Framed Pavilion (below) makes elegant clothing.

Wednesday, May 12, 2010

Stitch of the Week: Angelis

Angelis is a darning pattern -- the first that we have featured as a "Stitch of the Week." Darning patterns are a special breed of stitches. A darning pattern is essentially running stitches done in decorative repeats.

The possibilities for darning patterns are endless. Angelis is a popular darning pattern that works well as a background stitch or as a filling stitch for a large area. The best part of darning stitches is that they are quick to work up.

Because the pattern calls for numerous straight stitches done over five canvas threads, Angelis poses a risk of snagging and should be avoided on pieces where durability is a major consideration.

Saturday, May 1, 2010

Stitch of the Week: Arrowhead

The Arrowhead stitch can be many things to many people. Our version of the Arrowhead stitch is essentially a Milanese stitch where the "empty" spaces are then filled with tent stitch.

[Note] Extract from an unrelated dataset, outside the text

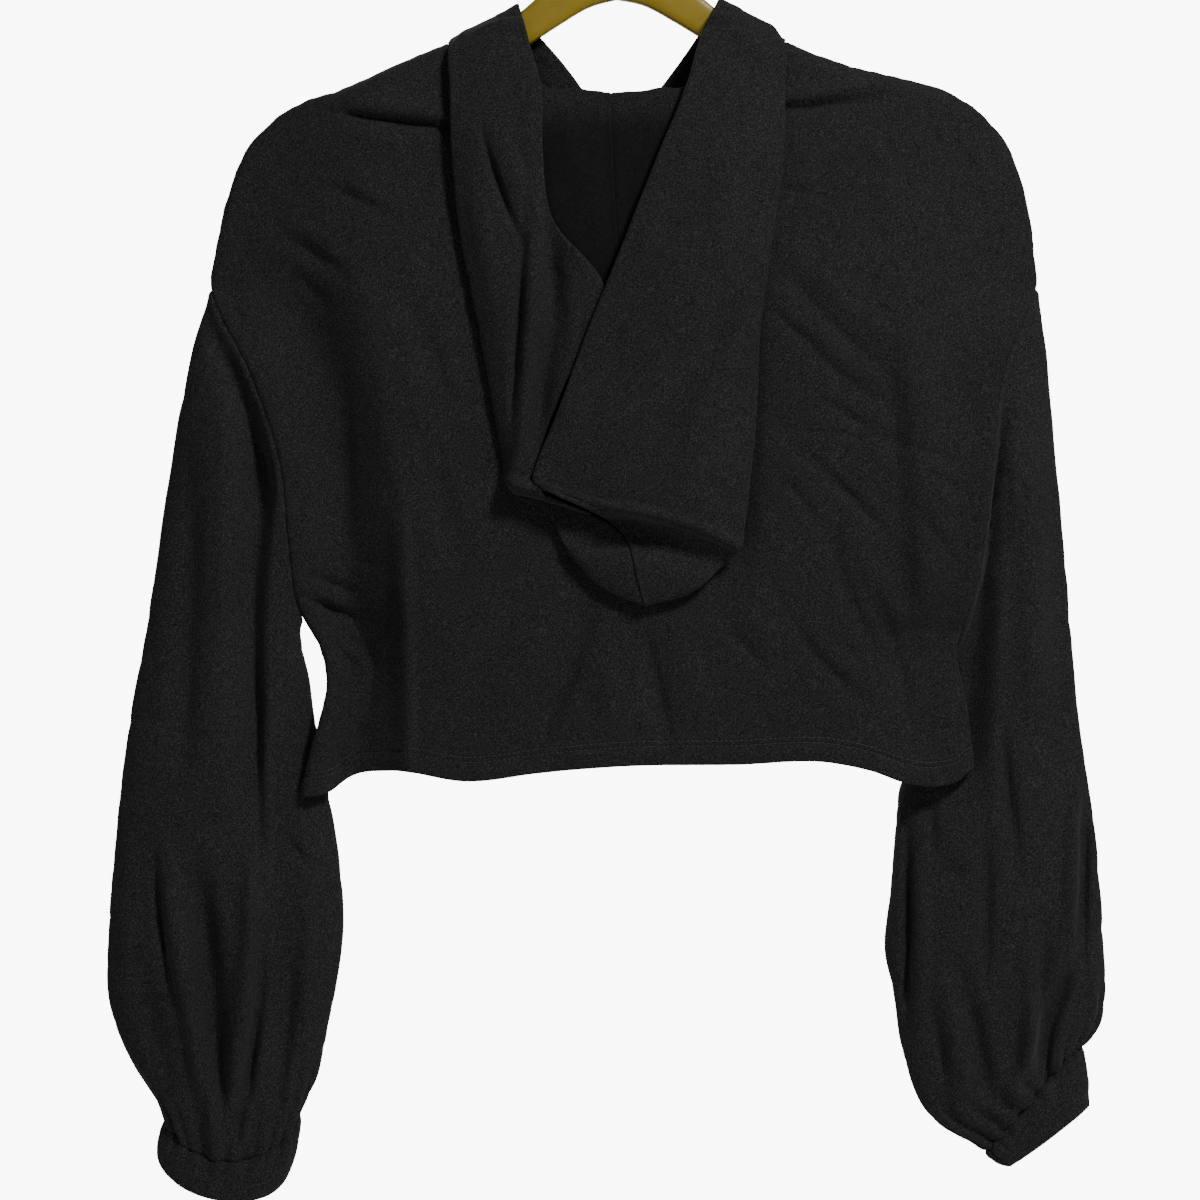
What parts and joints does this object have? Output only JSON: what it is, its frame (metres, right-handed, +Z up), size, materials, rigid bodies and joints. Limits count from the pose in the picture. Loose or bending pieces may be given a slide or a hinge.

For the stitch to be most effective, use two different colors. For a more subtle look, use two colors that are closely related or even two different types of fiber (overdyed + solid).

To stitch the Arrowhead stitch, begin with a regular tent stitch. Do three more diagonal stitches (over two, three and then four canvas intersections), each one beginning immediately underneath the last and each ending in the same row of holes as stitch number 1. The final stitch is a tent stitch which is positioned in the center of the over four stitch. Begin again with the next stitch unit, immediately underneath where the over four stitch began.

Start the pattern once again -- over one, over two, over three, over four, center and over one. When you have completed an entire row (or area), go back and fill in the empty spaces with Continental stitch.

The Arrowhead stitch is recommended for clothing, rugs, quilts, roofs, fish scales and border.